Directive: Write out the data again in full, exactly as it reads.
_____
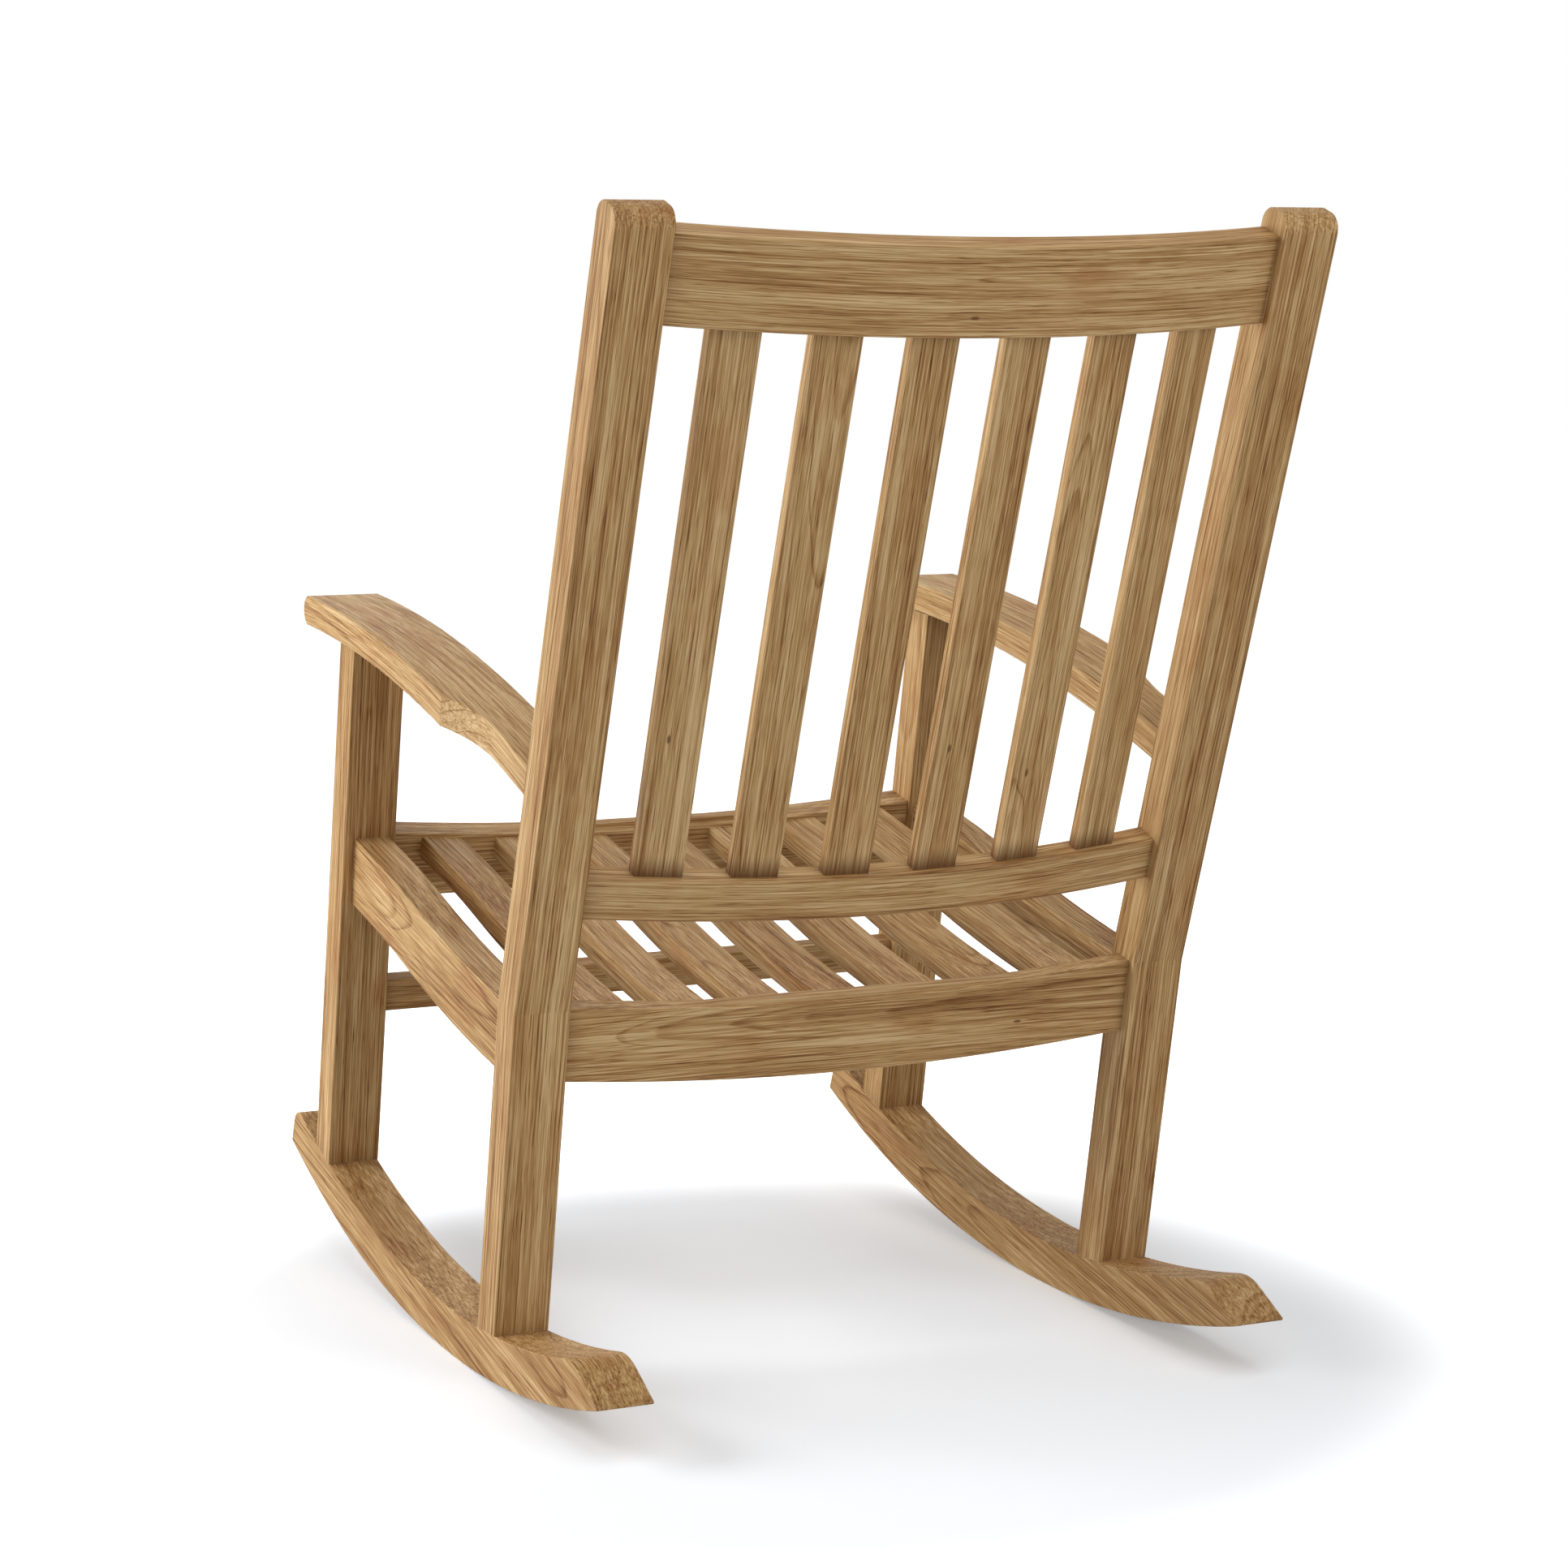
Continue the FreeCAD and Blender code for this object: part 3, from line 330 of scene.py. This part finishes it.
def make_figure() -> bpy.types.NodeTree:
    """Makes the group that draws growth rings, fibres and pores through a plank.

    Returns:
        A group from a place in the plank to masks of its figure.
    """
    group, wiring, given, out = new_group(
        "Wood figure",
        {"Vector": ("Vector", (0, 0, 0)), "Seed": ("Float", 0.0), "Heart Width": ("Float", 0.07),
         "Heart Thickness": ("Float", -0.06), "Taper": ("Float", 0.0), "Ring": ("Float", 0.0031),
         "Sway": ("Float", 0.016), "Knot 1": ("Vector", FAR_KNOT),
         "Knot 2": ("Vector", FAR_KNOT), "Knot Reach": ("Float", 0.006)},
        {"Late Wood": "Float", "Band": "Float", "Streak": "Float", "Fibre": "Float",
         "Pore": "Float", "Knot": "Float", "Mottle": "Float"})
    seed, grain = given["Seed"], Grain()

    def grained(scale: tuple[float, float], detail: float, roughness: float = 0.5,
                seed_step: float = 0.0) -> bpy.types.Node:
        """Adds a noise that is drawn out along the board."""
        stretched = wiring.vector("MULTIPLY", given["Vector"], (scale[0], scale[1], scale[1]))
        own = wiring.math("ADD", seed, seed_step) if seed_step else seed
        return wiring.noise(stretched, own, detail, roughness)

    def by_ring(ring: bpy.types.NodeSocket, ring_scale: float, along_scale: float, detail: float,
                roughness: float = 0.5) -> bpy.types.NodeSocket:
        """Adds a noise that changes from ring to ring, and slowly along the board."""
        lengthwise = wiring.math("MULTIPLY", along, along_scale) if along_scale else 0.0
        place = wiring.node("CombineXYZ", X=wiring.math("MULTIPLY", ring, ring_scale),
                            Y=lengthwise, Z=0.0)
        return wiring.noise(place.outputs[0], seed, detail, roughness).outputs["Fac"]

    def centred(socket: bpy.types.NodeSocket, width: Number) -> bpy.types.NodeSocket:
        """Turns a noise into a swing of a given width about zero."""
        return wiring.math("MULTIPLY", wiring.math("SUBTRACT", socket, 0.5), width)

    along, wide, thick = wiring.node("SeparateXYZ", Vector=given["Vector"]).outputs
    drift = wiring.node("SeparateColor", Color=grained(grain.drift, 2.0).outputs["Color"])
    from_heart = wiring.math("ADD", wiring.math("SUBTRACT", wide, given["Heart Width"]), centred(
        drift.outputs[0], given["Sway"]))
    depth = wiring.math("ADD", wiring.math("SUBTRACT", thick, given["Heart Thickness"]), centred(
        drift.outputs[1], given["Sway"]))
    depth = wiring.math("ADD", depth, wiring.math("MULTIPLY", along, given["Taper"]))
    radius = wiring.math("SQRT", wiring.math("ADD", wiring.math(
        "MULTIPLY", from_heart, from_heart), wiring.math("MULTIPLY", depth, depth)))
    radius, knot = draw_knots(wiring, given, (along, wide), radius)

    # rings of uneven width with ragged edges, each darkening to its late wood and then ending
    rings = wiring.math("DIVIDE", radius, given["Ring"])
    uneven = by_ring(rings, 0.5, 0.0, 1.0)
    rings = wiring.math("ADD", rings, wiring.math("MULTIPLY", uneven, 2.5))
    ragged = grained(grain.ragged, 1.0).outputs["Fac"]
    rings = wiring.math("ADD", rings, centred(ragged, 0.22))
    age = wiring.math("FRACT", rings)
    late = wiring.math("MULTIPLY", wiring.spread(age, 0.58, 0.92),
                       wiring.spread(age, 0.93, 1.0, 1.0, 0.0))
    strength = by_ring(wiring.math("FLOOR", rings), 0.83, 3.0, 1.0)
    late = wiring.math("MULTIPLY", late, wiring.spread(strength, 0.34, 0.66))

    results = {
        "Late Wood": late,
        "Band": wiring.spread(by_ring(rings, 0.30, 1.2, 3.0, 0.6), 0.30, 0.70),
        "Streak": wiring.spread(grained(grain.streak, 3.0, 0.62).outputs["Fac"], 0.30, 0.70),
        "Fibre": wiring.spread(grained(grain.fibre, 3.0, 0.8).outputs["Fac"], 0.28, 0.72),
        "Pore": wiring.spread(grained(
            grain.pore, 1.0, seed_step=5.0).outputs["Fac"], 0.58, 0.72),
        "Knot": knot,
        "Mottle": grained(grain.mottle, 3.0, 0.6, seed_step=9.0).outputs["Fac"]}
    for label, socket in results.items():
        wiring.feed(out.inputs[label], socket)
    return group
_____
Task result:
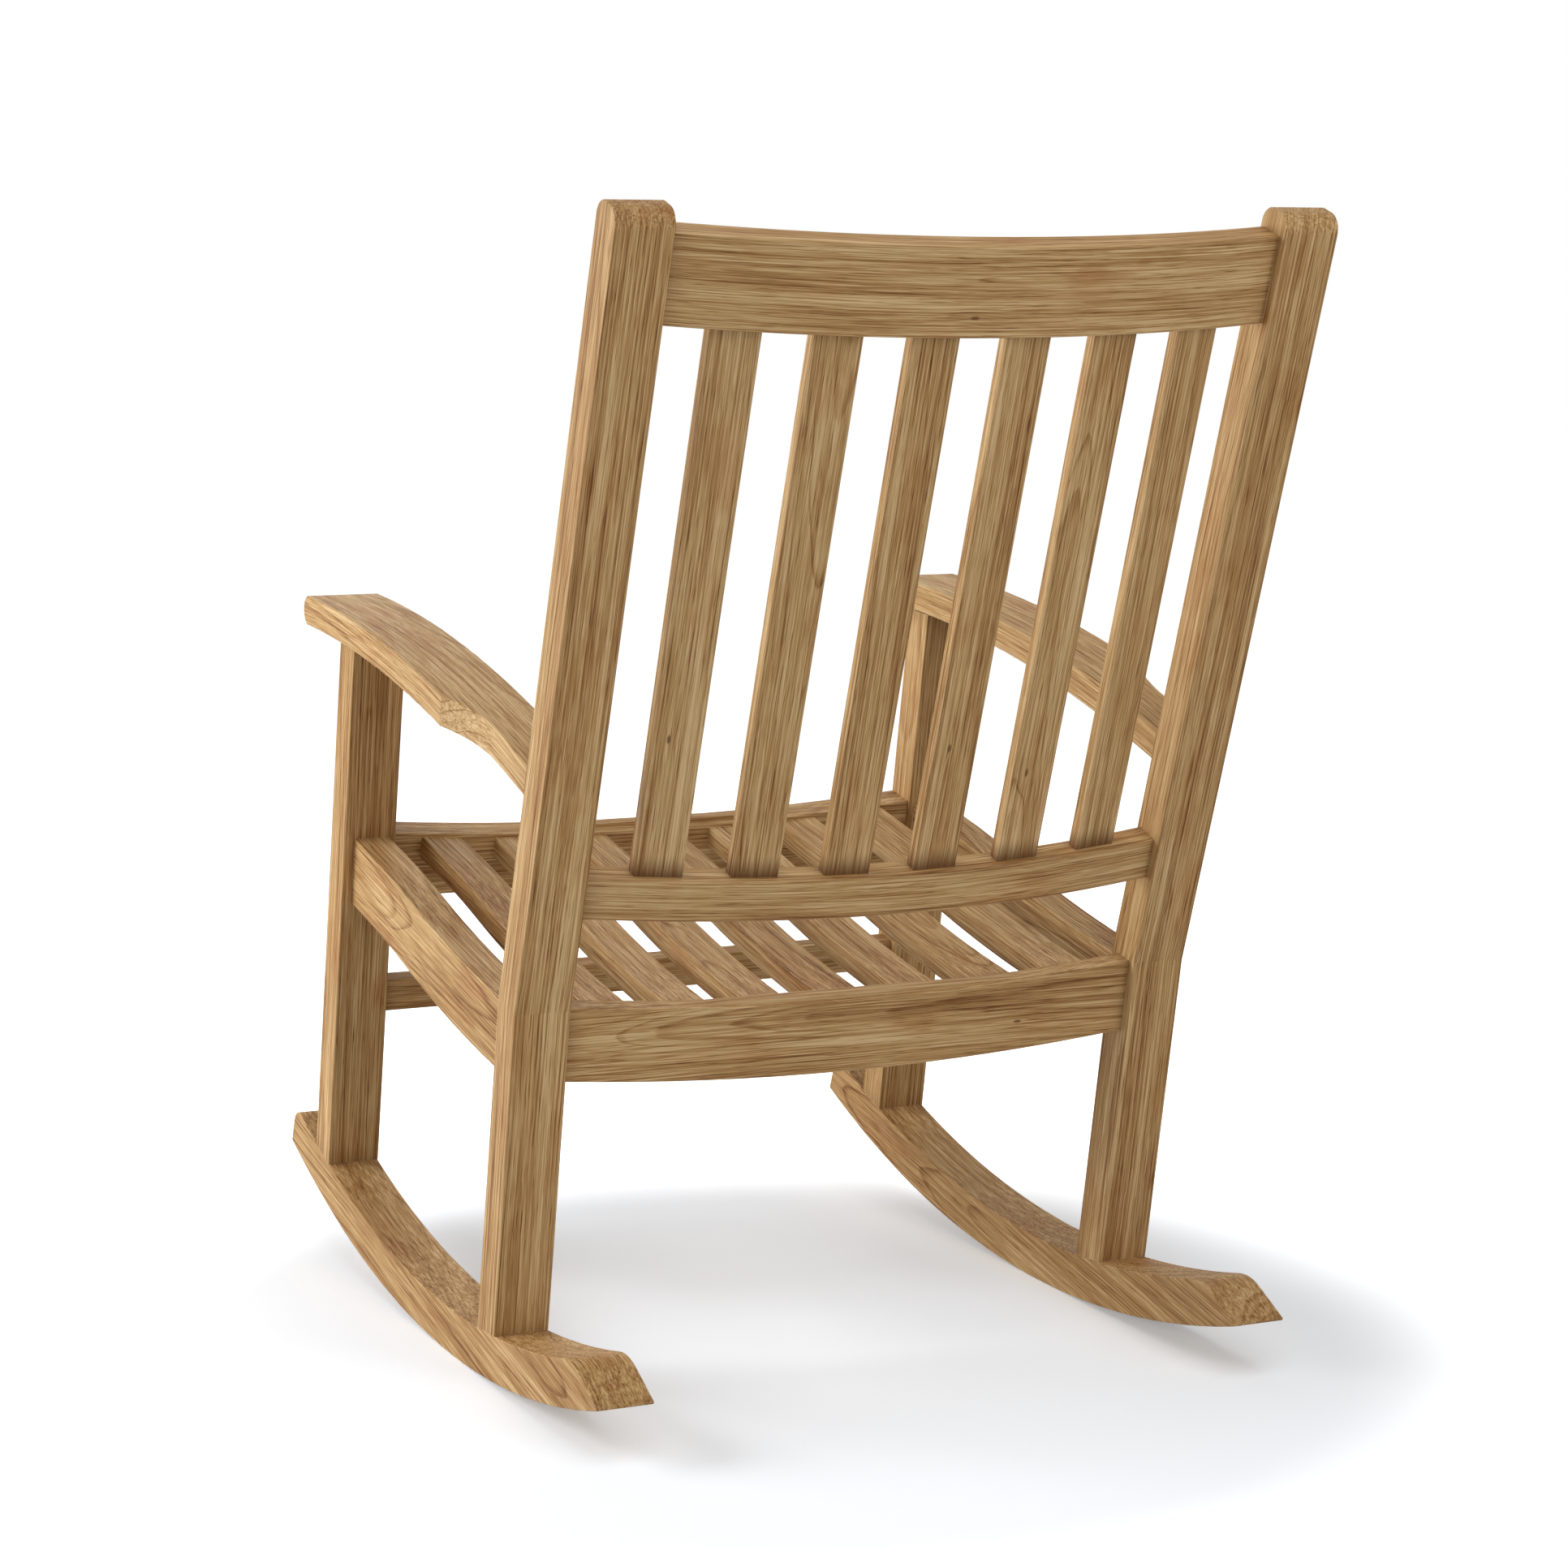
Continue the FreeCAD and Blender code for this object: part 3, from line 330 of scene.py. This part finishes it.
def make_figure() -> bpy.types.NodeTree:
    """Makes the group that draws growth rings, fibres and pores through a plank.

    Returns:
        A group from a place in the plank to masks of its figure.
    """
    group, wiring, given, out = new_group(
        "Wood figure",
        {"Vector": ("Vector", (0, 0, 0)), "Seed": ("Float", 0.0), "Heart Width": ("Float", 0.07),
         "Heart Thickness": ("Float", -0.06), "Taper": ("Float", 0.0), "Ring": ("Float", 0.0031),
         "Sway": ("Float", 0.016), "Knot 1": ("Vector", FAR_KNOT),
         "Knot 2": ("Vector", FAR_KNOT), "Knot Reach": ("Float", 0.006)},
        {"Late Wood": "Float", "Band": "Float", "Streak": "Float", "Fibre": "Float",
         "Pore": "Float", "Knot": "Float", "Mottle": "Float"})
    seed, grain = given["Seed"], Grain()

    def grained(scale: tuple[float, float], detail: float, roughness: float = 0.5,
                seed_step: float = 0.0) -> bpy.types.Node:
        """Adds a noise that is drawn out along the board."""
        stretched = wiring.vector("MULTIPLY", given["Vector"], (scale[0], scale[1], scale[1]))
        own = wiring.math("ADD", seed, seed_step) if seed_step else seed
        return wiring.noise(stretched, own, detail, roughness)

    def by_ring(ring: bpy.types.NodeSocket, ring_scale: float, along_scale: float, detail: float,
                roughness: float = 0.5) -> bpy.types.NodeSocket:
        """Adds a noise that changes from ring to ring, and slowly along the board."""
        lengthwise = wiring.math("MULTIPLY", along, along_scale) if along_scale else 0.0
        place = wiring.node("CombineXYZ", X=wiring.math("MULTIPLY", ring, ring_scale),
                            Y=lengthwise, Z=0.0)
        return wiring.noise(place.outputs[0], seed, detail, roughness).outputs["Fac"]

    def centred(socket: bpy.types.NodeSocket, width: Number) -> bpy.types.NodeSocket:
        """Turns a noise into a swing of a given width about zero."""
        return wiring.math("MULTIPLY", wiring.math("SUBTRACT", socket, 0.5), width)

    along, wide, thick = wiring.node("SeparateXYZ", Vector=given["Vector"]).outputs
    drift = wiring.node("SeparateColor", Color=grained(grain.drift, 2.0).outputs["Color"])
    from_heart = wiring.math("ADD", wiring.math("SUBTRACT", wide, given["Heart Width"]), centred(
        drift.outputs[0], given["Sway"]))
    depth = wiring.math("ADD", wiring.math("SUBTRACT", thick, given["Heart Thickness"]), centred(
        drift.outputs[1], given["Sway"]))
    depth = wiring.math("ADD", depth, wiring.math("MULTIPLY", along, given["Taper"]))
    radius = wiring.math("SQRT", wiring.math("ADD", wiring.math(
        "MULTIPLY", from_heart, from_heart), wiring.math("MULTIPLY", depth, depth)))
    radius, knot = draw_knots(wiring, given, (along, wide), radius)

    # rings of uneven width with ragged edges, each darkening to its late wood and then ending
    rings = wiring.math("DIVIDE", radius, given["Ring"])
    uneven = by_ring(rings, 0.5, 0.0, 1.0)
    rings = wiring.math("ADD", rings, wiring.math("MULTIPLY", uneven, 2.5))
    ragged = grained(grain.ragged, 1.0).outputs["Fac"]
    rings = wiring.math("ADD", rings, centred(ragged, 0.22))
    age = wiring.math("FRACT", rings)
    late = wiring.math("MULTIPLY", wiring.spread(age, 0.58, 0.92),
                       wiring.spread(age, 0.93, 1.0, 1.0, 0.0))
    strength = by_ring(wiring.math("FLOOR", rings), 0.83, 3.0, 1.0)
    late = wiring.math("MULTIPLY", late, wiring.spread(strength, 0.34, 0.66))

    results = {
        "Late Wood": late,
        "Band": wiring.spread(by_ring(rings, 0.30, 1.2, 3.0, 0.6), 0.30, 0.70),
        "Streak": wiring.spread(grained(grain.streak, 3.0, 0.62).outputs["Fac"], 0.30, 0.70),
        "Fibre": wiring.spread(grained(grain.fibre, 3.0, 0.8).outputs["Fac"], 0.28, 0.72),
        "Pore": wiring.spread(grained(
            grain.pore, 1.0, seed_step=5.0).outputs["Fac"], 0.58, 0.72),
        "Knot": knot,
        "Mottle": grained(grain.mottle, 3.0, 0.6, seed_step=9.0).outputs["Fac"]}
    for label, socket in results.items():
        wiring.feed(out.inputs[label], socket)
    return group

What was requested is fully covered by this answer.